Até agora, pouco se sabia sobre como as vacinas afetam a transmissão da covid-19. Os ensaios clínicos, por seu desenho, mediam apenas a eficácia nos vacinados, e não se estes deixavam de ser contagiosos. Há algumas pesquisas em ambientes hospitalares, uma na Escócia e outra em Israel, que mostravam uma redução significativa dos contágios secundários depois da vacinação. Mas nenhuma em um ambiente como o lar, e menos ainda com tantas casas analisadas.

Para Àngela Domínguez, coordenadora do grupo de trabalho sobre vacinação da Sociedade Espanhola de Epidemiologia (SEE), “o lar, pela profundidade e frequência das relações de convivência, é um entorno onde os contágios são muito habituais”. “Por outros estudos, sabemos que a carga viral dos vacinados é mais baixa que a dos não vacinados, o que condiciona a possibilidade de contagiar”, acrescenta Domínguez.
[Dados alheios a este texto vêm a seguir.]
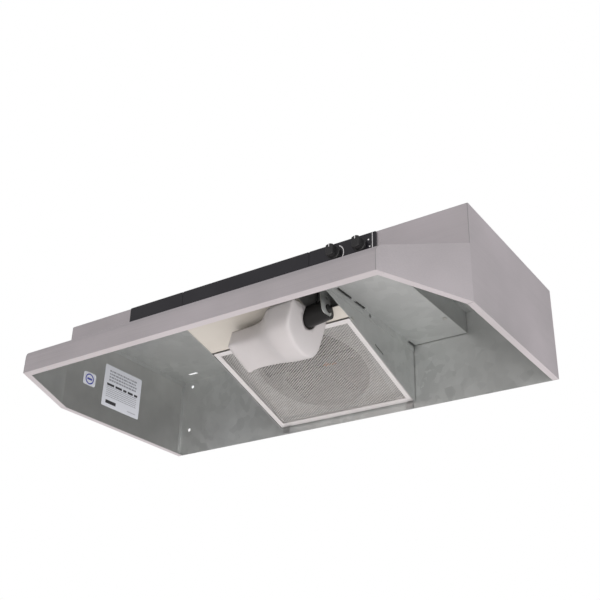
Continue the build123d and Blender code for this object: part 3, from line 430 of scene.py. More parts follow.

Peter English, ex-diretor do comitê de saúde pública da Associação Médica Britânica, destaca a relevância destes resultados. “Somam-se aos nossos argumentos para esperar que as vacinas realmente contribuam para a imunidade coletiva. Acumulavam-se as evidências de que a vacinação evitaria que as pessoas se infectassem (e, se não estiverem infectadas, não podem transmitir a infecção)”, afirma. E acrescenta: “Este estudo mostra que inclusive se as pessoas vacinadas se infectarem é muito menos provável que sejam contagiosas e transmitam a infecção a outras pessoas”.